The trigger for Eichstaedt’s letter was a lengthy, March 24th technical review by an EPA engineer that seems to corroborate a fundamental criticism of the county’s approach. In soliciting proposals for its new plant, the county took the position that the most realistic specification for phosphorous removal from the waste water was a reduction to 50 µg/L. And, yet, as we reported last December in “Stuck in the Membrane with CH2MHill,” there are actually several operating sewage treatment plants that routinely get phosphorous reductions far below 50 µg/L.

And that’s what the March, 2009, memo by environmental engineer Brian Nickel corroborates. Nickel reports on page 2 of the memo that he is aware of “three existing, full-scale waste water treatment plants which, based on past performance and previous reports, consistently achieve an average monthly concentration of 25 µg/L” and another five plants that consistently achieve 35 µg/L.

Given that phosphorous, by the county’s own admission, is the main pollutant of concern in fashioning a new plant that will add a new pipe to the Spokane River, why did the county choose a bid offering that not only couldn’t meet the legally required phosphorous reductions, but why did it reject a proposal that promised to deliver substantially better results?

Eichstaedt, in his April 10th letter to Nickel, picks up on those key questions by conveying to EPA what CH2′s competitor, Veolia, reported to the County last November, after the commissioners had made a preliminary decision to go with CH2. Veolia reported it studied and rejected the membrane bioreactor (MBR) technology favored by the county and CH2 and, instead, opted for a multiple barrier process “that allowed us to guarantee a discharge of 25 µg/L of P [phosphorous]–a limit that many didn’t think would be possible.”

Maybe the county didn’t believe the promise, but Eichstaedt’s point is that if you look at the Veolia bid proposal, the county had nothing to lose because Veolia was willing to issue a warranty to the county as part of its contract that it would meet the phosphorous reduction to 25 µg/L .

To be clear, the reduction to 25 µg/L would still be higher than the 8 to 10 µg/L that would be required to ensure the discharge would comply with the Clean Water Act. But inasmuch as the county and state regulators believe they can offset phosphorous concentrations in the wastewater discharge with other approaches, the Veolia warranty at least would have offered the county a huge head start on the problem.
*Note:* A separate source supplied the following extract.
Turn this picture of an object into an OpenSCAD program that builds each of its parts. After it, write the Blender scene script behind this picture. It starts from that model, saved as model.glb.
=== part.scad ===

Wrote Eichstaedt: “Despite the guarantee of Veolia, which is one of the largest water infrastructure corporations in the world, Spokane County selected a competing bid that would guarantee a treatment level of 50 µg/L. While we realize that your memo’s analysis focused on existing technical papers and of existing facilities with DMR [discharge monitoring report] data, EPA must consider the Veolia bid in the context of what is achievable particularly given that this bid was on a facility on the Spokane River and sized comparable to, or larger than, all of the existing municipal wastewater treatment plants excluding the City of Spokane.”

Responding to criticism by Sierra Club and others, the county’s water reclamation manager, Dave Moss told the Spokesman-Review that Veolia’s bid was $30 million higher than CH2′s and that CH2 had “intimated” it could reduce phosphorous below 50 µg/L “if they needed to.”

In his November 18, 2008 letter to the county commissioners, Veolia’s Sean Haghigi insisted that Veolia’s price-tag would actually be lower because of the higher operating and maintenance costs of CH2′s MBR process.

Eichstaedt asked that his letter be made part of the EPA administrative record, which is a polite way of putting the agency on notice any state or federal regulatory decision that results in phosphorous being added to the Spokane River will be carefully scrutinized to see that it squares with the Clean Water Act.

“I want EPA to include our letter in its decision-making process for the NPDES [Clean Water Act regulated discharge] permit and the TMDL [process for regulating water quality standards],” Eichstaedt says. “To me it’s quite persuasive that 25 µg/L appears to be a number that could be guaranteed with the use of existing technology.”